> Information provided
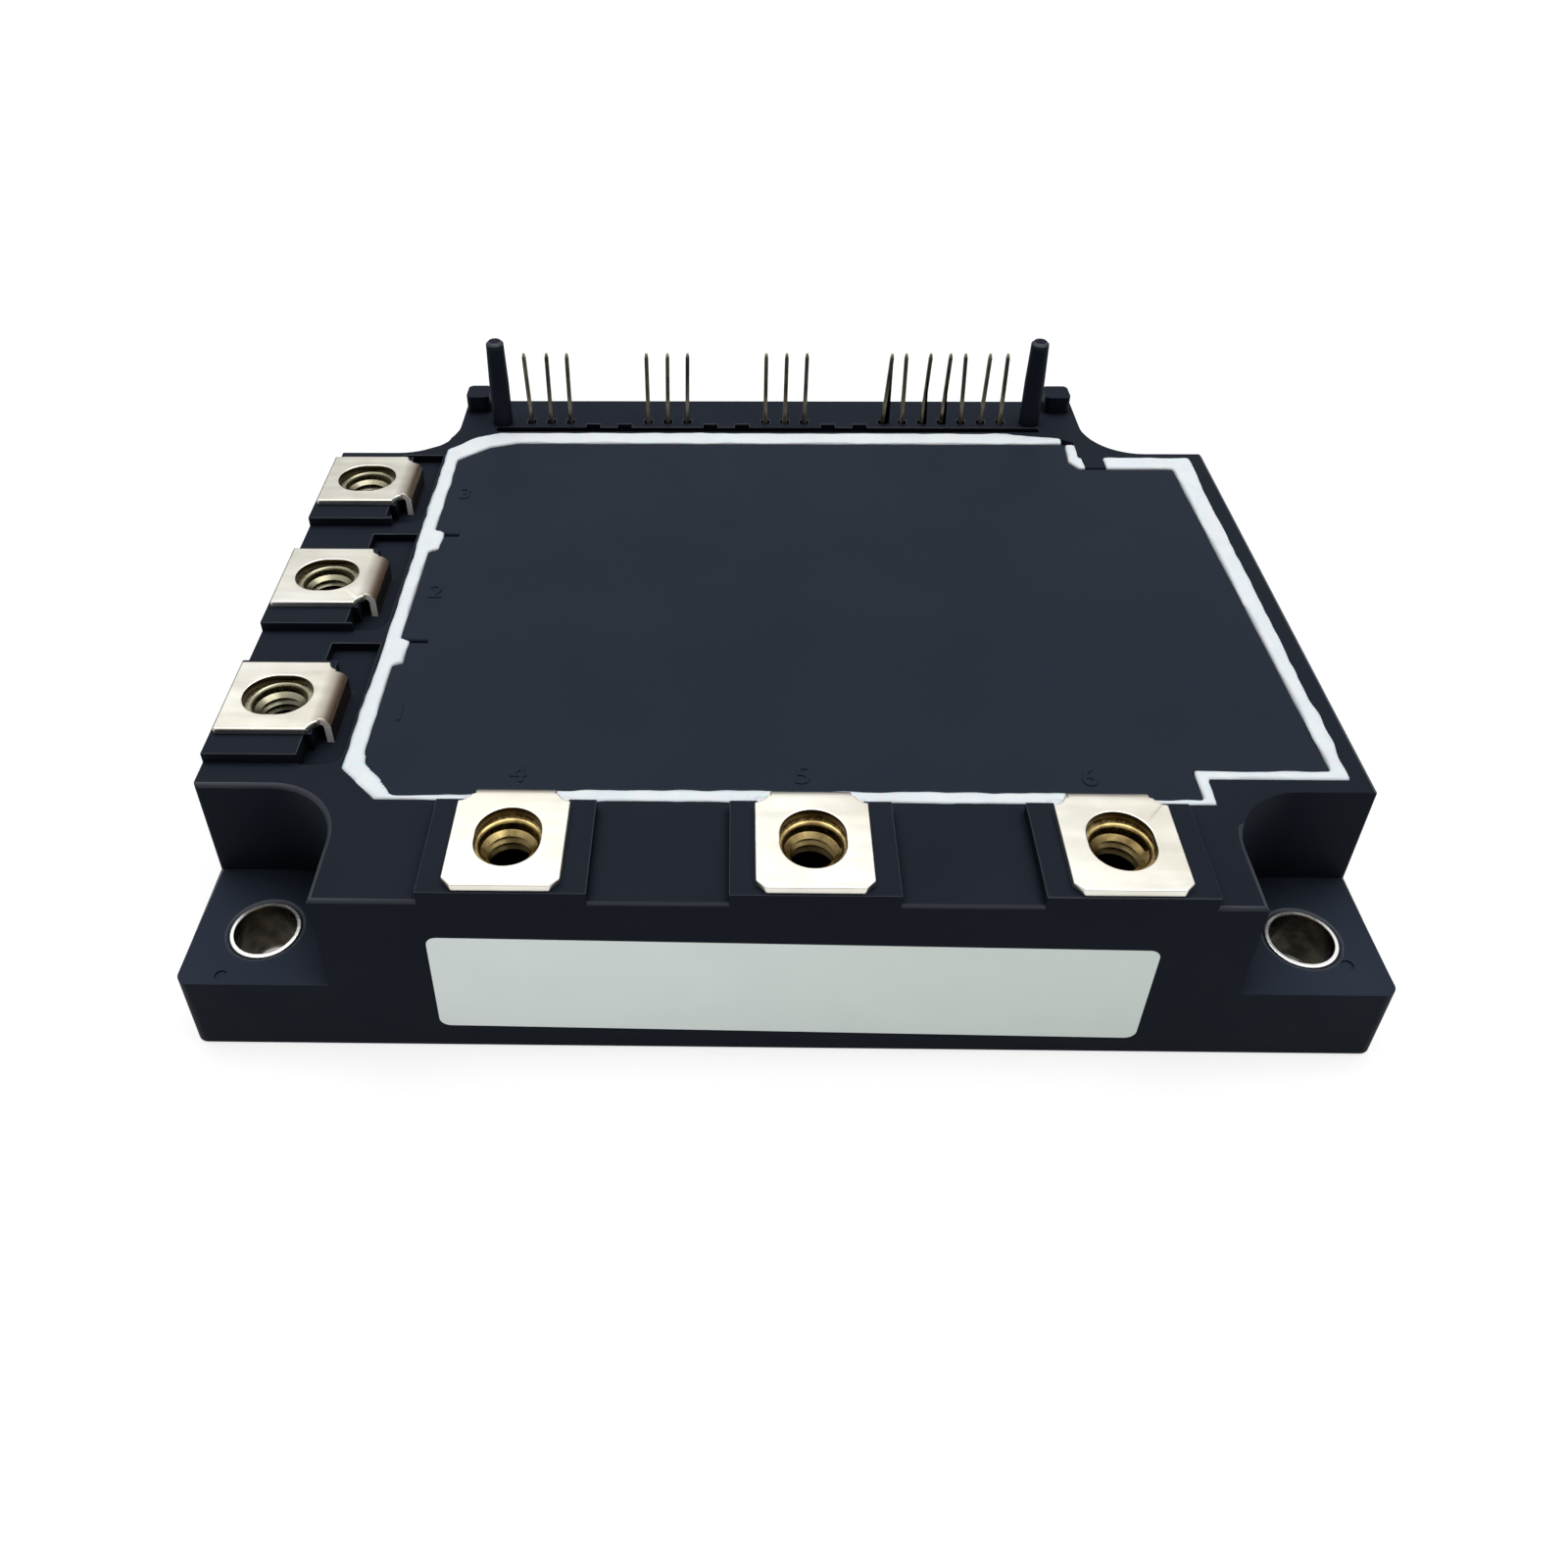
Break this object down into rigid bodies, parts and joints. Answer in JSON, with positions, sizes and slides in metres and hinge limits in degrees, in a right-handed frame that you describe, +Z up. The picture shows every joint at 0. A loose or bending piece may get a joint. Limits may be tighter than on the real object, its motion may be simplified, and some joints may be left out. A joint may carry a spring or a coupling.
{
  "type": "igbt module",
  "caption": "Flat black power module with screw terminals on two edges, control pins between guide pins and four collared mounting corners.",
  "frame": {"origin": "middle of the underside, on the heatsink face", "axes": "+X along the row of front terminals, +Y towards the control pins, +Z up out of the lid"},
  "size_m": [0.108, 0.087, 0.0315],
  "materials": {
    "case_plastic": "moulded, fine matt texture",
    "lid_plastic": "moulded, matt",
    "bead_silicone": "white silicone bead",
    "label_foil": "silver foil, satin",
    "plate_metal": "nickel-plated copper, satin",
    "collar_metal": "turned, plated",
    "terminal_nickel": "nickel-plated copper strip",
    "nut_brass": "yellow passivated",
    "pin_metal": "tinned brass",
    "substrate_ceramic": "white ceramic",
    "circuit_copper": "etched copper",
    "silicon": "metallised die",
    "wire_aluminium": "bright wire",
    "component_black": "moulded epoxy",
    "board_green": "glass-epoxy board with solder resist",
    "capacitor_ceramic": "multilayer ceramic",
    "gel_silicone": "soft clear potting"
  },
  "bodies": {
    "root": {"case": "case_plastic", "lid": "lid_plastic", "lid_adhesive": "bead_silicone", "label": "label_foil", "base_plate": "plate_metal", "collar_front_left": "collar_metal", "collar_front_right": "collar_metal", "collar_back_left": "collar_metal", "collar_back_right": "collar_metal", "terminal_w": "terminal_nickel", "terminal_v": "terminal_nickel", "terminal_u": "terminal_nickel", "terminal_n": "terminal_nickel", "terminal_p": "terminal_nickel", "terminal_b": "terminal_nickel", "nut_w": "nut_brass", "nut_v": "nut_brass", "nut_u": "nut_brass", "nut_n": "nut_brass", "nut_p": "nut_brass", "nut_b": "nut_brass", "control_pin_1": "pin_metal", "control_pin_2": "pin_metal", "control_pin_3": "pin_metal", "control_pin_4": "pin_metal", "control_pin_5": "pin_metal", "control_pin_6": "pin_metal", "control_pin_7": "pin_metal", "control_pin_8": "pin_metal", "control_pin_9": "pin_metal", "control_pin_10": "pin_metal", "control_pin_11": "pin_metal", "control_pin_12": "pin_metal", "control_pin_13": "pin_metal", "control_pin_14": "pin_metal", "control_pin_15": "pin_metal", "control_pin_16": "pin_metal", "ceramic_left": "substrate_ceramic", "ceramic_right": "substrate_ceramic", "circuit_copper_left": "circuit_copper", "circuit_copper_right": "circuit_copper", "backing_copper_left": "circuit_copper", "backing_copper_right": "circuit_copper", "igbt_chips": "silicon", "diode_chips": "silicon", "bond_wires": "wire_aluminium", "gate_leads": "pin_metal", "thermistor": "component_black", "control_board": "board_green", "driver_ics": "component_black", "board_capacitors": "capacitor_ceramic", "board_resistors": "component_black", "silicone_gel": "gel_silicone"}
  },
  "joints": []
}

> Work to do
Copy the data above exactly. Every line must be included.

> Solution to this task
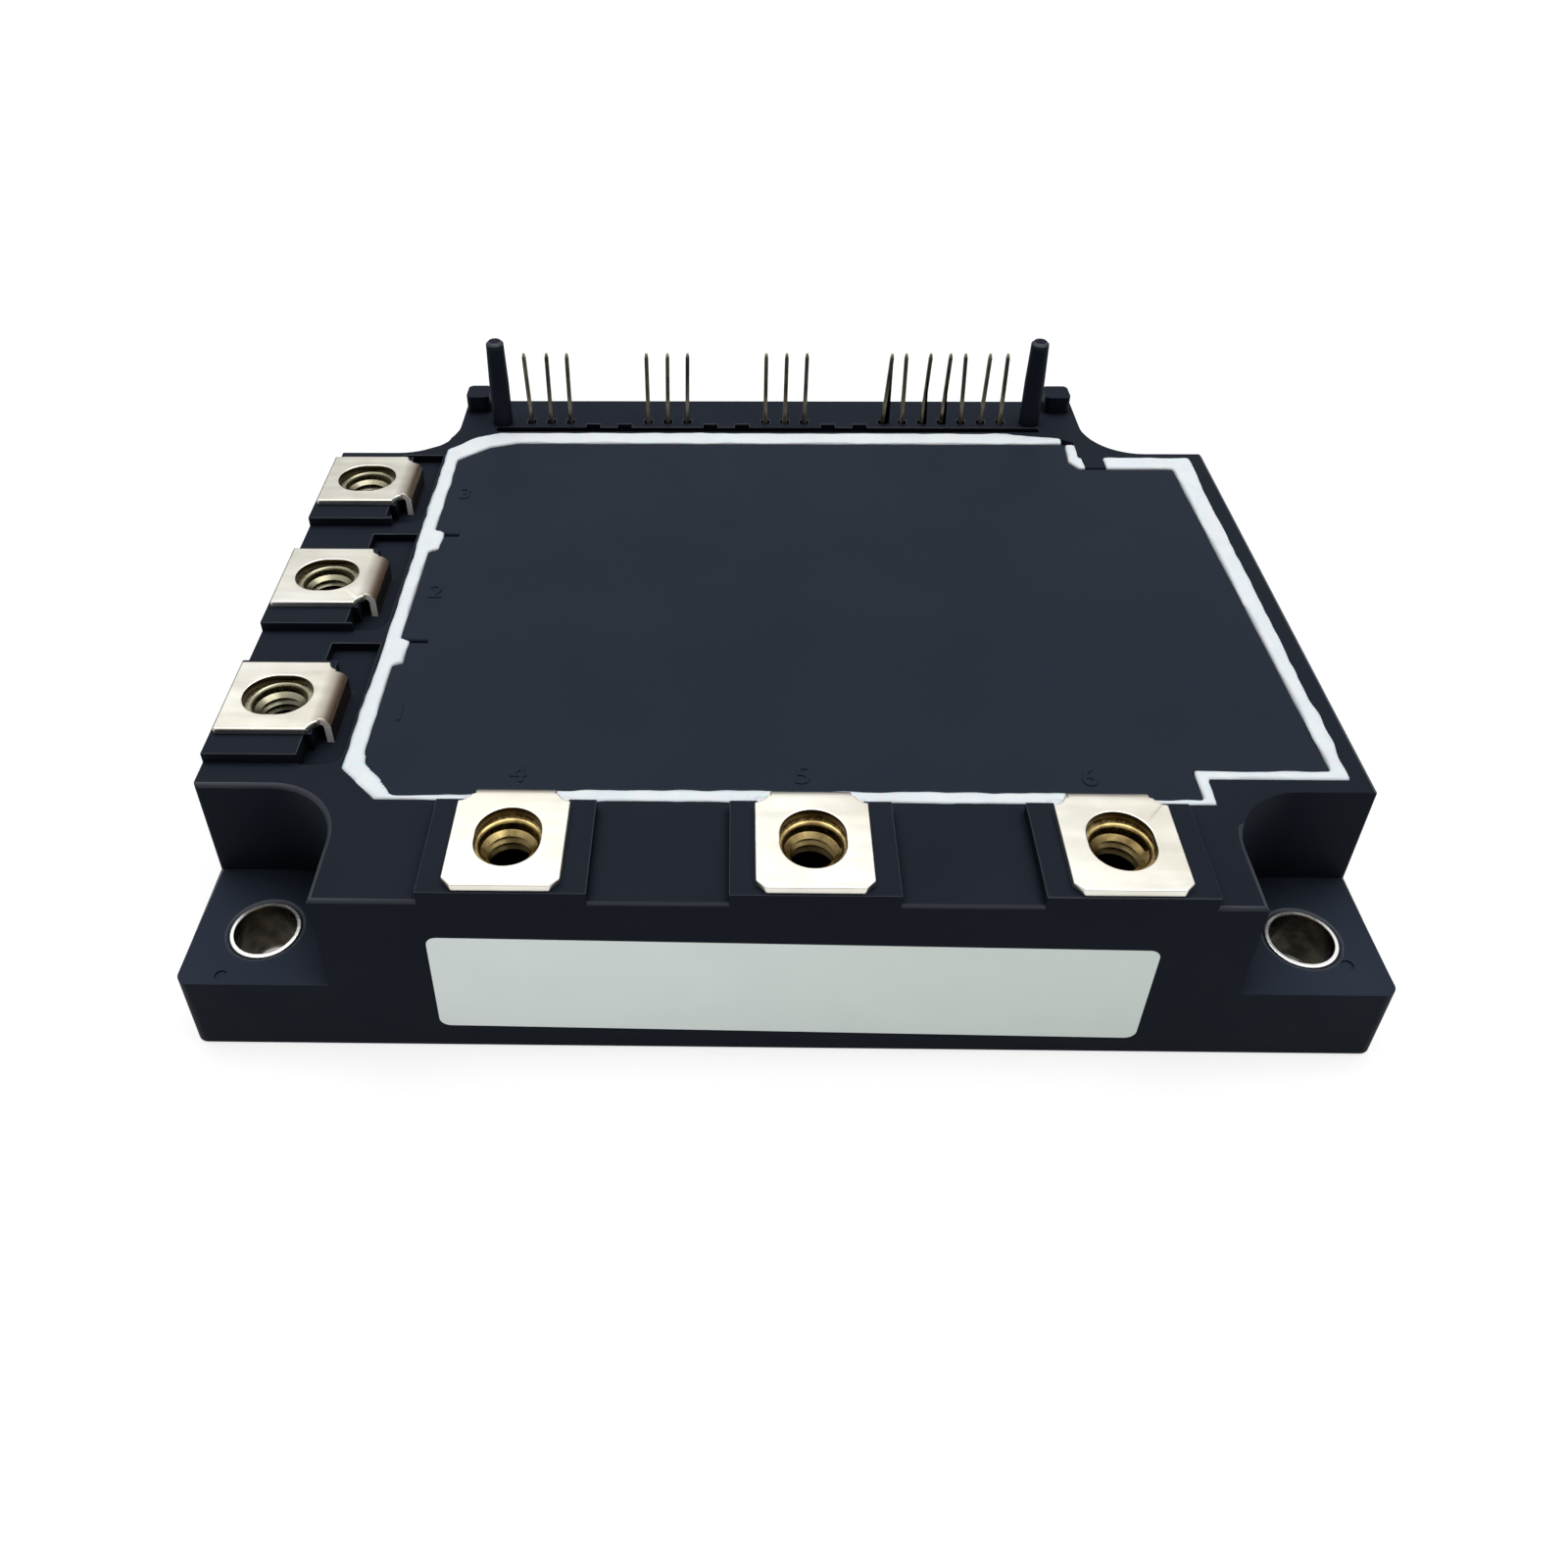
Break this object down into rigid bodies, parts and joints. Answer in JSON, with positions, sizes and slides in metres and hinge limits in degrees, in a right-handed frame that you describe, +Z up. The picture shows every joint at 0. A loose or bending piece may get a joint. Limits may be tighter than on the real object, its motion may be simplified, and some joints may be left out. A joint may carry a spring or a coupling.
{
  "type": "igbt module",
  "caption": "Flat black power module with screw terminals on two edges, control pins between guide pins and four collared mounting corners.",
  "frame": {"origin": "middle of the underside, on the heatsink face", "axes": "+X along the row of front terminals, +Y towards the control pins, +Z up out of the lid"},
  "size_m": [0.108, 0.087, 0.0315],
  "materials": {
    "case_plastic": "moulded, fine matt texture",
    "lid_plastic": "moulded, matt",
    "bead_silicone": "white silicone bead",
    "label_foil": "silver foil, satin",
    "plate_metal": "nickel-plated copper, satin",
    "collar_metal": "turned, plated",
    "terminal_nickel": "nickel-plated copper strip",
    "nut_brass": "yellow passivated",
    "pin_metal": "tinned brass",
    "substrate_ceramic": "white ceramic",
    "circuit_copper": "etched copper",
    "silicon": "metallised die",
    "wire_aluminium": "bright wire",
    "component_black": "moulded epoxy",
    "board_green": "glass-epoxy board with solder resist",
    "capacitor_ceramic": "multilayer ceramic",
    "gel_silicone": "soft clear potting"
  },
  "bodies": {
    "root": {"case": "case_plastic", "lid": "lid_plastic", "lid_adhesive": "bead_silicone", "label": "label_foil", "base_plate": "plate_metal", "collar_front_left": "collar_metal", "collar_front_right": "collar_metal", "collar_back_left": "collar_metal", "collar_back_right": "collar_metal", "terminal_w": "terminal_nickel", "terminal_v": "terminal_nickel", "terminal_u": "terminal_nickel", "terminal_n": "terminal_nickel", "terminal_p": "terminal_nickel", "terminal_b": "terminal_nickel", "nut_w": "nut_brass", "nut_v": "nut_brass", "nut_u": "nut_brass", "nut_n": "nut_brass", "nut_p": "nut_brass", "nut_b": "nut_brass", "control_pin_1": "pin_metal", "control_pin_2": "pin_metal", "control_pin_3": "pin_metal", "control_pin_4": "pin_metal", "control_pin_5": "pin_metal", "control_pin_6": "pin_metal", "control_pin_7": "pin_metal", "control_pin_8": "pin_metal", "control_pin_9": "pin_metal", "control_pin_10": "pin_metal", "control_pin_11": "pin_metal", "control_pin_12": "pin_metal", "control_pin_13": "pin_metal", "control_pin_14": "pin_metal", "control_pin_15": "pin_metal", "control_pin_16": "pin_metal", "ceramic_left": "substrate_ceramic", "ceramic_right": "substrate_ceramic", "circuit_copper_left": "circuit_copper", "circuit_copper_right": "circuit_copper", "backing_copper_left": "circuit_copper", "backing_copper_right": "circuit_copper", "igbt_chips": "silicon", "diode_chips": "silicon", "bond_wires": "wire_aluminium", "gate_leads": "pin_metal", "thermistor": "component_black", "control_board": "board_green", "driver_ics": "component_black", "board_capacitors": "capacitor_ceramic", "board_resistors": "component_black", "silicone_gel": "gel_silicone"}
  },
  "joints": []
}